According to the website, the St. Louis Cardinals, the Pittsburgh Pirates, and the Chicago Cubs are all guaranteed to make the postseason. Guaranteed. 100.0%. Now the St. Louis Cardinals have indeed clinched a postseason appearance, being the first team of the 2015 postseason to guarantee a playoff spot despite losing to the Cubs. But what of the other two teams? Have they also clinched the postseason? The quick answer is no. (This is frequently the quick answer when the issue of the Cubs and the postseason is concerned).

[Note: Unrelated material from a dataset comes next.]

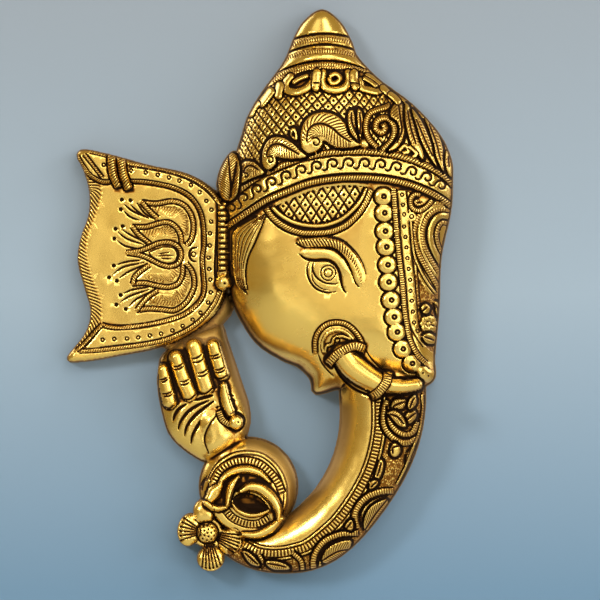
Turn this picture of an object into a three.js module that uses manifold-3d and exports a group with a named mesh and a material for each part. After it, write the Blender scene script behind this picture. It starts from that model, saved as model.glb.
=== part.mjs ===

The San Fransisco Giants are playing another 13 games, 10 of which are against opponents not named the LA Dodgers. The Washington Nationals are playing another 13 games, 10 of which are against opponents not named the NY Mets. Can both of these teams win 9 or more games to pull ahead of the lovable losers from northside Chicago? Yes. Remember that the Cubs are playing a 3-game series against Pittsburgh. If the Pirates sweep them, they have at minimum 92 wins on the season. That leaves the Mets, Nats, Giants, and Dodgers all in a position where their wins can exceed the current Chicago total. Even the Blue Jays, +9 games up on the LA Angels of Anaheim can't plan the parade yet^‡, their magic number -- well, technically the Yankee's Magic Number -- is 12.

^‡ This is a common problem for Toronto sports teams.

Next week you could wake up to check the MLB website and discover that the Chicago Cubs probability of making the postseason has fallen below 50%. Hell, you might wake up next week to find that the Mets are in the same boat. (Though that would be really unlikely). The point is, that it's not 0%. Nobody's at 100% except for St. Louis. The rest of it is just a glitch of rounding or more fundamentally the problem inherent when using Monte Carlo simulations based on Baseball Prospectus' assumptions.

Baseball teams, despite what a dumb reading of the numbers would tell you, don't follow quantum mechanics.